In practice, many implementations handle this by dividing the loss (rather than the learning rate) by the accumulation count before the backward pass, which has the same mathematical effect. If you’re using a framework like Hugging Face Transformers that has a built-in accumulation setting, this normalization is typically handled for you.
Speed and Cost Trade-offs
Gradient accumulation is not free. Because you’re running N sequential forward and backward passes instead of one parallel pass on a larger batch, total training time increases. Empirical measurements on cloud training platforms found that introducing gradient accumulation in large-model training scenarios increased training time by about 17.3% on average. However, because it allowed training on fewer or cheaper GPUs (since each GPU needed less memory), the total training cost dropped by 31.2% on average.

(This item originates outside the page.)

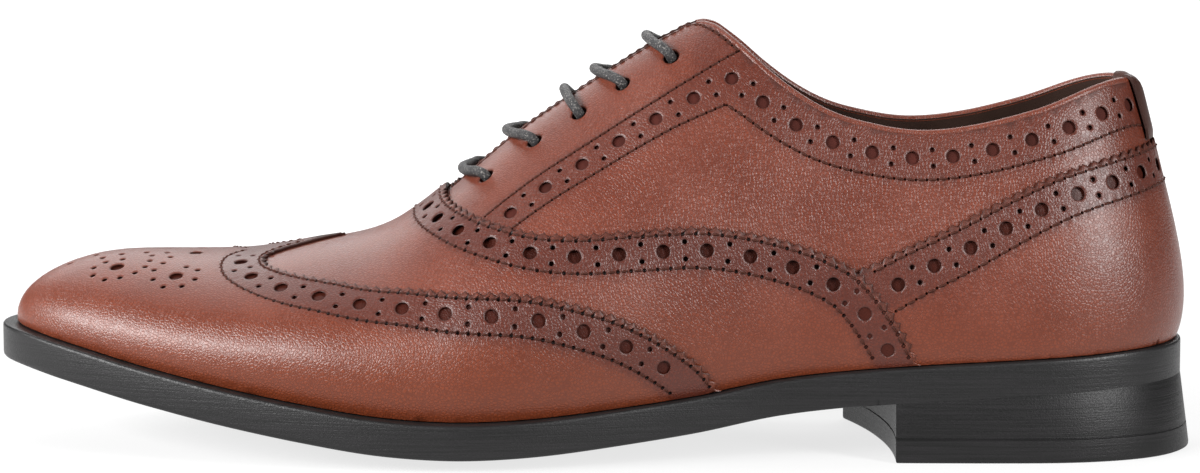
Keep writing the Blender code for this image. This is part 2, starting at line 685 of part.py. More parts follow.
def make_outsole():
    loop, inner, share = plate_points(sole_half_width)
    points, faces = triangulate([loop], inner)
    shares = np.ones(len(points))
    for i, place in enumerate(points[len(loop):], start=len(loop)):
        shares[i] = share[np.argmin(np.linalg.norm(inner - place, axis=1))]
    x = points[:, 0]
    top = np.column_stack([points, sole_top(x)])
    tread = np.column_stack([points, crowned_bottom(x, shares)])
    return add_solid("outsole", "outsole", *close_sheet(top, tread, faces))


def make_insole():
    """Board and sock inside the upper, on the sole."""
    def half_width(station, side):
        return feather_half_width(station, side) - WALL - SEAM
    loop, inner, _ = plate_points(half_width)
    points, faces = triangulate([loop], inner)
    under = np.column_stack([points, sole_top(points[:, 0]) + FIT])
    top = under + (0.0, 0.0, INSOLE_THICKNESS)
    return add_solid("insole", "insole", *close_sheet(top, under, faces))


def station_at(x, side):
    """Station whose point on the sole's edge is at x."""
    low, high = TOE_TIP, BACK
    for _ in range(BISECTIONS):
        middle = (low + high) / 2
        here = plan_point(np.asarray(middle), side, sole_half_width(np.asarray(middle), side))
        if here[0] < x:
            low = middle
        else:
            high = middle
    return middle


def heel_outline(flare):
    """Heel seen from above: the sole's edge behind the breast, and the bowed breast."""
    corners = {LATERAL: BREAST_LATERAL * LENGTH, MEDIAL: BREAST_MEDIAL * LENGTH}
    runs = []
    for side in (LATERAL, MEDIAL):
        start = station_at(corners[side], side)
        run = lattice_stations()
        run = run[run > start + FAN_STEP / 3]
        run = np.concatenate([[start], run])
        behind = np.clip((run - HEEL_FAN_START) / HEEL_FAN_RUN, 0.0, 1.0)
        widen = flare * (FLARE_FRONT + (1 - FLARE_FRONT) * behind**2)
        runs.append(plan_point(run, side, sole_half_width(run, side) + widen))
    lateral, medial = runs
    steps = np.linspace(0.0, 1.0, BOW_STEPS + 1)[1:-1, None]
    breast = medial[0] + (lateral[0] - medial[0]) * steps
    breast[:, 0] += BREAST_BOW * 4 * steps[:, 0] * (1 - steps[:, 0])
    return np.concatenate([lateral, medial[-2::-1], breast])


def prism(name, finish, top_plan, bottom_plan, top, bottom):
    """Closed body between two outlines with the same count of points."""
    _, faces = triangulate([top_plan], np.zeros((0, 2)))
    high = np.column_stack([top_plan, top])
    low = np.column_stack([bottom_plan, bottom])
    return add_solid(name, finish, *close_sheet(high, low, faces))


def make_heel():
    top = heel_outline(0.0)
    share = TOP_LIFT_THICKNESS / HEEL_HEIGHT
    bottom = heel_outline(HEEL_FLARE * (1 - share))
    return prism("heel", "heel", top, bottom, sole_bottom(top[:, 0]) - FIT,
                 np.full(len(top), TOP_LIFT_THICKNESS + FIT))


def make_top_lift():
    share = TOP_LIFT_THICKNESS / HEEL_HEIGHT
    top = heel_outline(HEEL_FLARE * (1 - share))
    bottom = heel_outline(HEEL_FLARE)
    return prism("top_lift", "top_lift", top, bottom, np.full(len(top), TOP_LIFT_THICKNESS),
                 np.zeros(len(top)))


def build():
    clear_scene()
    make_outsole()
    make_heel()
    make_top_lift()
    make_insole()
    make_upper()
    make_wing_cap()
    make_vamp()
    make_counter()
    make_back_strip()
    make_tongue()
    slants = LACE_SLANT * eyelet_value("slant")
    for index, (eyelet, slant) in enumerate(zip(eyelet_centres(LATERAL), slants), start=1):
        make_lace_bar(index, eyelet, slant)


build()
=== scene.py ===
"""Looks of a men's wing-tip brogue, the left shoe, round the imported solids.

Metres, +Z up, floor at z = 0. The toe points to -X, the outer (lateral) side faces -Y.
Every sheet of leather is cut in a flat pattern and laid over the last, as a shoemaker does.
"""

import math

import bpy
import numpy as np
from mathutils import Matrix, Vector
from mathutils.geometry import delaunay_2d_cdt
from mathutils.kdtree import KDTree


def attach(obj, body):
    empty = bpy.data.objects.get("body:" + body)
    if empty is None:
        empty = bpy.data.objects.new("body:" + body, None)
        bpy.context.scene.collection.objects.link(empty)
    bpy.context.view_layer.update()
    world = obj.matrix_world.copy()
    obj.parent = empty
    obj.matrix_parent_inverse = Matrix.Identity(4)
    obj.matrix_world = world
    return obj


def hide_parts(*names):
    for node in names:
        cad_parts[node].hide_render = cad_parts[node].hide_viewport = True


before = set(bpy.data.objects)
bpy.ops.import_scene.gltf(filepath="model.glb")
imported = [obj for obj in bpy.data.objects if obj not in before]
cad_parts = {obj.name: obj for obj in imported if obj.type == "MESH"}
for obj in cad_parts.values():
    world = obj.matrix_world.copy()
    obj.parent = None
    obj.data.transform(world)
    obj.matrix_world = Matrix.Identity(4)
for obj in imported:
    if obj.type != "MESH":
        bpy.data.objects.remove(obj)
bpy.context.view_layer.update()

MM = 0.001
LATERAL = -1.0
MEDIAL = 1.0
MIRROR = (1.0, -1.0)

# Driving sizes, the same as the solids'
LENGTH = 0.305
BALL_WIDTH = 0.1063
INSTEP_HEIGHT = 0.091
TOE_SPRING = 0.0183
HEEL_HEIGHT = 0.0191
EDGE_RISE = 0.0031
TREAD_BITE = 0.0009
SOLE_THICKNESS = 0.0087
WELT_LEDGE = 0.0042
TOP_LIFT_THICKNESS = 0.006
HEEL_FLARE = 0.0027
FLARE_FRONT = 0.3
BREAST_BOW = 0.003
BREAST_LATERAL = 0.246
BREAST_MEDIAL = 0.217
FIT = 0.0003
WALL = 0.0020
TONGUE_FIT = 0.0007
TONGUE_THICKNESS = 0.0016
LACE_DIAMETER = 0.0026
LACE_SLANT = 0.0060
LACE_FIT = 0.0006
# Half a lace bar from an eyelet to the ridge: share of the reach, and share of its rest height
BAR_ROWS = ((0.985, 0.45), (0.86, 1.00), (0.62, 1.00), (0.35, 1.00), (0.00, 1.00))
EYELET_DIAMETER = 0.0042
EYELET_INSET = 0.0172
THROAT_GAP_BOTTOM = 0.0016
THROAT_GAP_TOP = 0.0080
STRIP_HALF_WIDTH = 0.008
BACK_RADIUS = 0.75
TOE_FAN_START = -0.2295 * LENGTH
TOE_FAN_RUN = 0.2885 * LENGTH
HEEL_FAN_START = 0.1967 * LENGTH
HEEL_FAN_RUN = 0.3410 * LENGTH
TOE_TIP = TOE_FAN_START - TOE_FAN_RUN
BACK = HEEL_FAN_START + HEEL_FAN_RUN
GIRTH_FACTOR = 0.8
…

The trade-off is straightforward: you’re exchanging time for memory. If you have access to GPUs with enough VRAM for your target batch size, running without accumulation will always be faster. Accumulation is the workaround for when the hardware budget doesn’t match the batch size you need. For many practitioners training large models on consumer GPUs or limited cloud instances, that workaround is the difference between training being possible or not.
When to Use It
Gradient accumulation makes the most sense in a few specific situations. If you’re fine-tuning a large language model on a single GPU and your target batch size causes out-of-memory errors, accumulation lets you reach that batch size without upgrading hardware. If you’re doing distributed training across multiple GPUs with limited network bandwidth, combining accumulation with data parallelism can reduce communication overhead by syncing gradients less frequently.
It’s less useful when your batch size already fits in memory, when you’re training a small model where memory isn’t a constraint, or when training speed is your primary concern. Recent research has also questioned whether very large batch sizes are always necessary, suggesting that smaller batches with standard optimization can sometimes match the performance of large-batch training without needing accumulation at all.